Reproduce the entries exactly.

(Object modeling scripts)
--- start ---
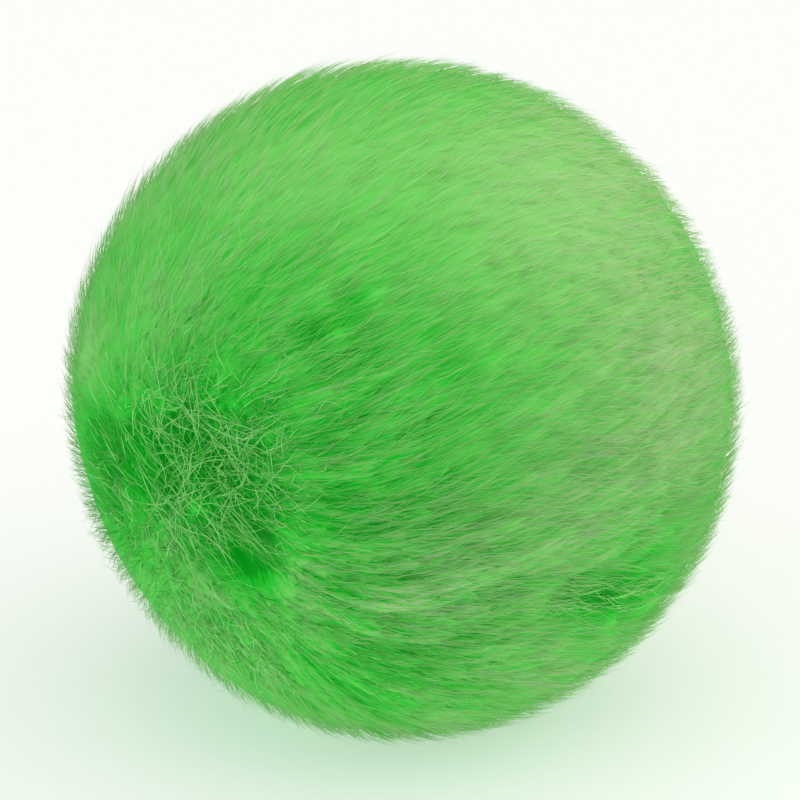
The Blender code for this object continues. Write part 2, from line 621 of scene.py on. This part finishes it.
@dataclass(frozen=True)
class FurMass:
    """The closed mass of the fur, below the hairs that can be told apart."""

    finish: MassFinish
    grid: int = 121  # vertices along each side of the cube that is blown up into the ball
    floor_gap: float = 0.0003

    CUBE = (2.0, 2.0, 2.0)  # it reaches 1 to each side

    def build(self, fur: Fur) -> bpy.types.Object:
        """Models the mass as one closed mesh.

        Args:
            fur: The combing, partings and swaths.

        Returns:
            The finished object.
        """
        writer, sizes = opened(Coat.MASS.value, ("Grid",), ("Floor gap",))
        counts = {"Vertices " + axis: sizes["Grid"] for axis in "XYZ"}
        cube = writer.node("GeometryNodeMeshCube", {"Size": self.CUBE, **counts})
        # a cube's grid stays even on the ball if it is first stretched towards its corners
        corner = writer.vector("SCALE", writer.out("GeometryNodeInputPosition"), math.pi / 4)
        direction = writer.unit(writer.vector("TANGENT", corner))
        place = fur.combing.point(writer, direction, fur.mass(writer, direction))
        x, y, z = writer.parts(place)
        place = writer.joined(x, y, writer.math("MAXIMUM", z, sizes["Floor gap"]))
        feeds = {"Geometry": cube.outputs[0], "Position": place}
        mass = writer.out("GeometryNodeSetPosition", feeds)
        feeds = {"Geometry": mass, "Name": "UVMap", "Value": cube.outputs["UV Map"]}
        mass = writer.mapped(feeds)
        mass = writer.out("GeometryNodeSetShadeSmooth", {"Geometry": mass})
        closed(writer, mass, sizes["Finish"])
        return grown(Coat.MASS.value, writer.tree, self, self.finish.material(fur))


@dataclass(frozen=True)
class HairFinish:
    """The colour and gloss of one kind of hair, from where it leaves the mass to its tip."""

    coat: Coat
    depths: Stops
    roughness: tuple[float, float]  # at the root and at the tip
    # the deeper root is partly painted shade, where the hairs shade one another near the mass; the
    # paler tip is partly the fibre's own colour
    tip_pale_root_shade: float = 0.50  # how much paler the tip is than the root, in tones
    gloss: Gloss = Gloss(sheen=0.2)

    def material(self) -> bpy.types.Material:
        """Writes the material.

        Returns:
            A material that reads a hair's tone and the place along it from the hair's map.
        """
        made = bpy.data.materials.new(self.coat.value)
        made.use_nodes = True
        writer = TreeWriter(made.node_tree)
        shader = made.node_tree.nodes["Principled BSDF"]
        tone, along, _ = writer.parts(writer.out("ShaderNodeUVMap", uv_map="UVMap"))
        from_middle = writer.math("SUBTRACT", along, 0.5)
        paler = writer.math("MULTIPLY_ADD", from_middle, self.tip_pale_root_shade, tone)
        writer.feed(shader.inputs["Base Color"], writer.ramp(paler, self.depths))
        writer.feed(shader.inputs["Roughness"], writer.mix(along, *self.roughness))
        self.gloss.put_on(shader)
        return made


class Draw(Enum):
    """What is drawn at random for each hair, by how far it moves the layer's seed on."""

    TURN = 0
    PLACE = 1
    LENGTH = 3
    TONE = 4
    STRAY = 5
    ROLL = 6
    NEAR_SPOT = 7
    REST = 8
    BOW = 9
    CURL = 10
    SMOOTH = 11


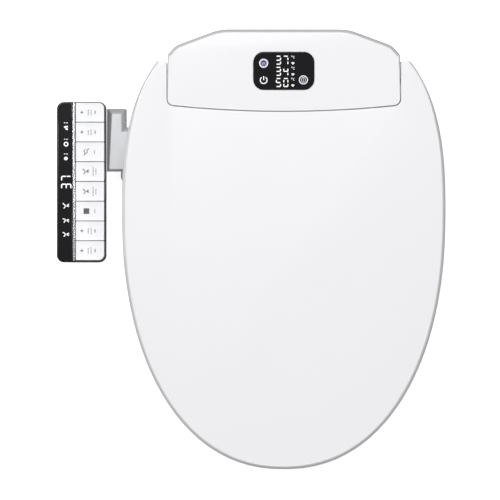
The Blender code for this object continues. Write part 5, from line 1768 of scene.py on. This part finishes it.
def make_washer(hand):
    low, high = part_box(f"cone_washer_{hand}")
    place = ((low[0] + high[0]) / 2, (low[1] + high[1]) / 2, low[2])
    wide, tall, bore = (high[0] - low[0]) / 2, high[2] - low[2], 3.9 * MM
    profile = [(bore, 0), (wide - 0.8 * MM, 0), (wide, 0.8 * MM), (wide, 2.6 * MM)]
    for rib in range(4):
        share = (rib + 0.5) / 4
        reach, at = wide - 5 * MM * share, 3.0 * MM + (tall - 4.4 * MM) * share
        profile += [(reach - 0.6 * MM, at - 0.9 * MM), (reach, at)]
        profile.append((reach - 0.5 * MM, at + 0.7 * MM))
    profile += [(wide - 5.4 * MM, tall - 0.6 * MM), (wide - 6 * MM, tall), (bore, tall), (bore, 0)]
    finish_piece(f"soft_cone_{hand}", turned(profile, 48, place), GREY_RUBBER, "housing",
                 [f"cone_washer_{hand}"])


def make_nut(hand):
    low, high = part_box(f"fixing_nut_{hand}")
    centre = ((low[0] + high[0]) / 2, (low[1] + high[1]) / 2)
    flats, bore = high[0] - low[0], 3.9 * MM
    rings = [
        level(hexagon(centre, flats, 0.5 * flats), low[2]),
        level(hexagon(centre, flats), low[2] + 1.0 * MM),
        level(hexagon(centre, flats), high[2] - 2.2 * MM),
        level(circle(centre, 0.5 * flats), high[2] - 1.4 * MM),
        level(circle(centre, 0.5 * flats), high[2] - 0.4 * MM),
        level(circle(centre, 0.48 * flats), high[2]),
        level(circle(centre, bore + 0.6 * MM), high[2]),
        level(circle(centre, bore), high[2] - 0.6 * MM),
        level(circle(centre, bore), low[2] + 0.6 * MM),
        level(circle(centre, bore + 0.6 * MM), low[2]),
    ]
    finish_piece(f"clamping_nut_{hand}", skin(rings, closed=True), SATIN_ABS, "housing",
                 [f"fixing_nut_{hand}"], 25)


def make_pin(hand):
    low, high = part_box(f"hinge_pin_{hand}")
    radius, tall, soft = (high[2] - low[2]) / 2, high[0] - low[0], 0.6 * MM
    profile = [(0, 0), (radius - soft, 0), (radius, soft), (radius, tall - soft)]
    profile += [(radius - soft, tall), (0, tall)]
    bm = turned(profile, 48, (low[0], HINGE.y, HINGE.z), "X")
    finish_piece(f"ground_pin_{hand}", bm, STAINLESS, "housing", [f"hinge_pin_{hand}"])


for hand in ("left", "right"):
    make_bolt(hand)
    make_washer(hand)
    make_nut(hand)
    make_pin(hand)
--- end ---
◆ COMPLETE OUTPUT
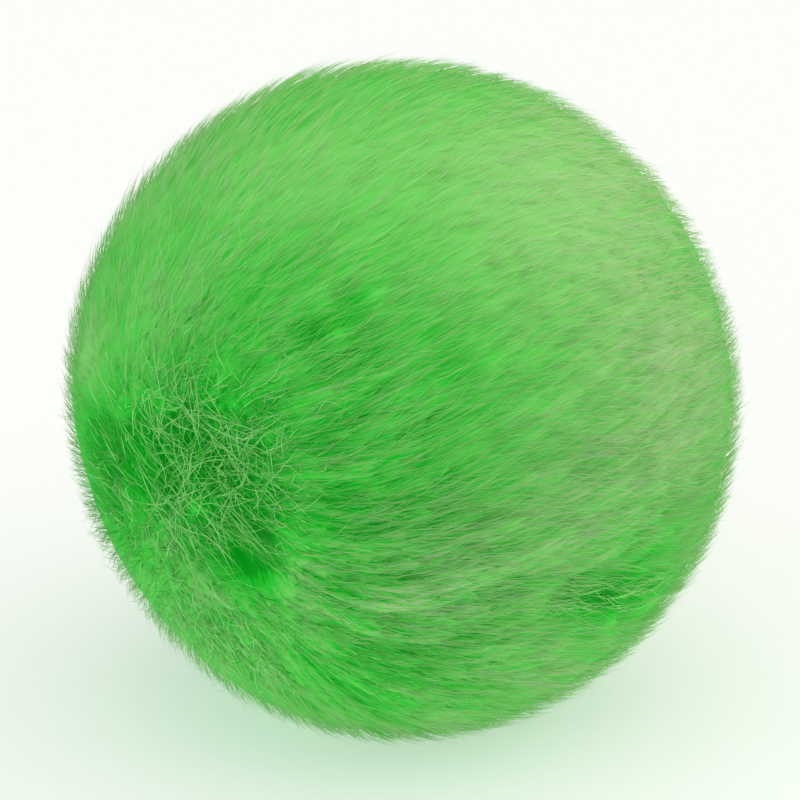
The Blender code for this object continues. Write part 2, from line 621 of scene.py on. This part finishes it.
@dataclass(frozen=True)
class FurMass:
    """The closed mass of the fur, below the hairs that can be told apart."""

    finish: MassFinish
    grid: int = 121  # vertices along each side of the cube that is blown up into the ball
    floor_gap: float = 0.0003

    CUBE = (2.0, 2.0, 2.0)  # it reaches 1 to each side

    def build(self, fur: Fur) -> bpy.types.Object:
        """Models the mass as one closed mesh.

        Args:
            fur: The combing, partings and swaths.

        Returns:
            The finished object.
        """
        writer, sizes = opened(Coat.MASS.value, ("Grid",), ("Floor gap",))
        counts = {"Vertices " + axis: sizes["Grid"] for axis in "XYZ"}
        cube = writer.node("GeometryNodeMeshCube", {"Size": self.CUBE, **counts})
        # a cube's grid stays even on the ball if it is first stretched towards its corners
        corner = writer.vector("SCALE", writer.out("GeometryNodeInputPosition"), math.pi / 4)
        direction = writer.unit(writer.vector("TANGENT", corner))
        place = fur.combing.point(writer, direction, fur.mass(writer, direction))
        x, y, z = writer.parts(place)
        place = writer.joined(x, y, writer.math("MAXIMUM", z, sizes["Floor gap"]))
        feeds = {"Geometry": cube.outputs[0], "Position": place}
        mass = writer.out("GeometryNodeSetPosition", feeds)
        feeds = {"Geometry": mass, "Name": "UVMap", "Value": cube.outputs["UV Map"]}
        mass = writer.mapped(feeds)
        mass = writer.out("GeometryNodeSetShadeSmooth", {"Geometry": mass})
        closed(writer, mass, sizes["Finish"])
        return grown(Coat.MASS.value, writer.tree, self, self.finish.material(fur))


@dataclass(frozen=True)
class HairFinish:
    """The colour and gloss of one kind of hair, from where it leaves the mass to its tip."""

    coat: Coat
    depths: Stops
    roughness: tuple[float, float]  # at the root and at the tip
    # the deeper root is partly painted shade, where the hairs shade one another near the mass; the
    # paler tip is partly the fibre's own colour
    tip_pale_root_shade: float = 0.50  # how much paler the tip is than the root, in tones
    gloss: Gloss = Gloss(sheen=0.2)

    def material(self) -> bpy.types.Material:
        """Writes the material.

        Returns:
            A material that reads a hair's tone and the place along it from the hair's map.
        """
        made = bpy.data.materials.new(self.coat.value)
        made.use_nodes = True
        writer = TreeWriter(made.node_tree)
        shader = made.node_tree.nodes["Principled BSDF"]
        tone, along, _ = writer.parts(writer.out("ShaderNodeUVMap", uv_map="UVMap"))
        from_middle = writer.math("SUBTRACT", along, 0.5)
        paler = writer.math("MULTIPLY_ADD", from_middle, self.tip_pale_root_shade, tone)
        writer.feed(shader.inputs["Base Color"], writer.ramp(paler, self.depths))
        writer.feed(shader.inputs["Roughness"], writer.mix(along, *self.roughness))
        self.gloss.put_on(shader)
        return made


class Draw(Enum):
    """What is drawn at random for each hair, by how far it moves the layer's seed on."""

    TURN = 0
    PLACE = 1
    LENGTH = 3
    TONE = 4
    STRAY = 5
    ROLL = 6
    NEAR_SPOT = 7
    REST = 8
    BOW = 9
    CURL = 10
    SMOOTH = 11


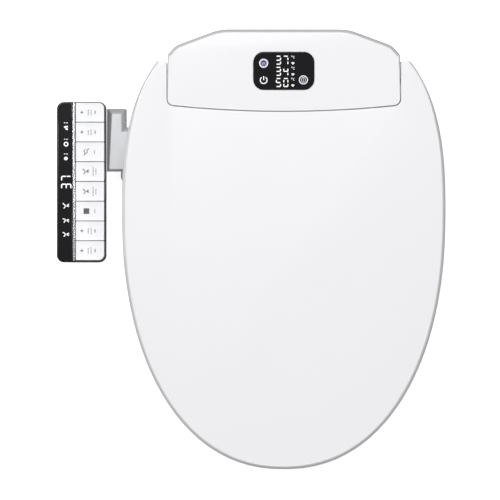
The Blender code for this object continues. Write part 5, from line 1768 of scene.py on. This part finishes it.
def make_washer(hand):
    low, high = part_box(f"cone_washer_{hand}")
    place = ((low[0] + high[0]) / 2, (low[1] + high[1]) / 2, low[2])
    wide, tall, bore = (high[0] - low[0]) / 2, high[2] - low[2], 3.9 * MM
    profile = [(bore, 0), (wide - 0.8 * MM, 0), (wide, 0.8 * MM), (wide, 2.6 * MM)]
    for rib in range(4):
        share = (rib + 0.5) / 4
        reach, at = wide - 5 * MM * share, 3.0 * MM + (tall - 4.4 * MM) * share
        profile += [(reach - 0.6 * MM, at - 0.9 * MM), (reach, at)]
        profile.append((reach - 0.5 * MM, at + 0.7 * MM))
    profile += [(wide - 5.4 * MM, tall - 0.6 * MM), (wide - 6 * MM, tall), (bore, tall), (bore, 0)]
    finish_piece(f"soft_cone_{hand}", turned(profile, 48, place), GREY_RUBBER, "housing",
                 [f"cone_washer_{hand}"])


def make_nut(hand):
    low, high = part_box(f"fixing_nut_{hand}")
    centre = ((low[0] + high[0]) / 2, (low[1] + high[1]) / 2)
    flats, bore = high[0] - low[0], 3.9 * MM
    rings = [
        level(hexagon(centre, flats, 0.5 * flats), low[2]),
        level(hexagon(centre, flats), low[2] + 1.0 * MM),
        level(hexagon(centre, flats), high[2] - 2.2 * MM),
        level(circle(centre, 0.5 * flats), high[2] - 1.4 * MM),
        level(circle(centre, 0.5 * flats), high[2] - 0.4 * MM),
        level(circle(centre, 0.48 * flats), high[2]),
        level(circle(centre, bore + 0.6 * MM), high[2]),
        level(circle(centre, bore), high[2] - 0.6 * MM),
        level(circle(centre, bore), low[2] + 0.6 * MM),
        level(circle(centre, bore + 0.6 * MM), low[2]),
    ]
    finish_piece(f"clamping_nut_{hand}", skin(rings, closed=True), SATIN_ABS, "housing",
                 [f"fixing_nut_{hand}"], 25)


def make_pin(hand):
    low, high = part_box(f"hinge_pin_{hand}")
    radius, tall, soft = (high[2] - low[2]) / 2, high[0] - low[0], 0.6 * MM
    profile = [(0, 0), (radius - soft, 0), (radius, soft), (radius, tall - soft)]
    profile += [(radius - soft, tall), (0, tall)]
    bm = turned(profile, 48, (low[0], HINGE.y, HINGE.z), "X")
    finish_piece(f"ground_pin_{hand}", bm, STAINLESS, "housing", [f"hinge_pin_{hand}"])


for hand in ("left", "right"):
    make_bolt(hand)
    make_washer(hand)
    make_nut(hand)
    make_pin(hand)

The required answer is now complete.